A couple of years ago, I wrote a post about some research that updated our understanding of the effects of the minimum wage on employment. In contrast with many well-publicised studies, such as this one by David Card and Alan Krueger (ungated), that research showed that the minimum wage did reduce employment (see here for the Adam Ozimek piece that summarises that work). In the last month, two new studies have further added to this evidence. Both studies are summarised by Bryan Caplan here, who also raises some additional points that I will address in a follow-up post, probably tomorrow.

The first study is reported in this NBER Working Paper (ungated here) by Ekaterina Jardim (University of Washington) and others.

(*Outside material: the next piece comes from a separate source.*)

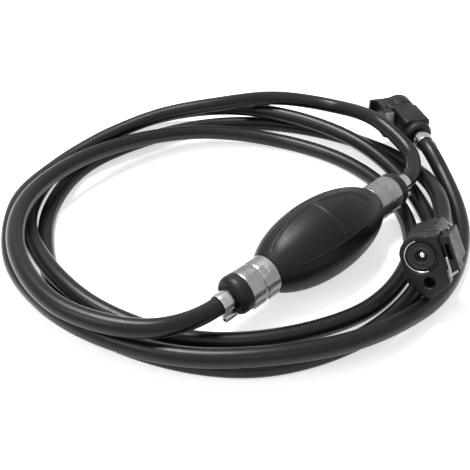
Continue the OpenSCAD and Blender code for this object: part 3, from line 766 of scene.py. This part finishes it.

The paper investigates the impact of the rising minimum wage in Seattle:
The minimum wage rose from the state’s $9.47 minimum to as high as $11 on April 1, 2015. The second phase-in period started on January 1, 2016, when the minimum wage reached $13.00 for large employer...
Given the starting point was already well above the U.S. federal minimum wage level of $7.25 per hour, this gives some evidence as to what might happen if a much higher minimum wage was introduced (although as the authors note they probably overstate the effect of more modest minimum wage changes). Jardim et al. find that:
...the rise from $9.47 to $11 produced disemployment effects that approximately offset wage effects, with elasticity estimates around -1. The subsequent increase to as much as $13 yielded more substantial disemployment effects, with net elasticity estimates closer to -3...
In other words, although workers earned more per hour worked after the $11 minimum wage was introduced, they worked fewer hours so that the overall impact on their earnings was approximately zero. When the minimum wage increased further to $13, the effect on hours was greater than the effect on hourly earnings, leading to a reduction in overall earnings. Students of ECON100 will recognise that when demand is elastic (here the price elasticity of demand for labour was estimated at -3, i.e. elastic), an increase in price (here, the wage) is more than offset by a decrease in quantity demanded, leading to a reduction in total revenue (in this case, a reduction in total earnings for workers). Jardim et al. estimate that the overall effect included the loss of over 6,300 low-wage jobs at single-site employers (or approximately 10,000 jobs if multi-site employers are also included, although their dataset could not accurately evaluate the impact on multi-site employers). 

One of the interesting things about this study is that the authors were able to reconcile their results with those of earlier work, which has generally focused on all employees in one or more low-wage industries (whereas this study limited consideration to only low-wage workers, defined as those earning less than $19 per hour - that is, those most likely to be affected by the increased minimum wage). Often the focal industry of earlier studies has been the restaurant industry. Jardim et al. show that these earlier studies "may have substantially underestimated the impact of minimum wage increases on the target population".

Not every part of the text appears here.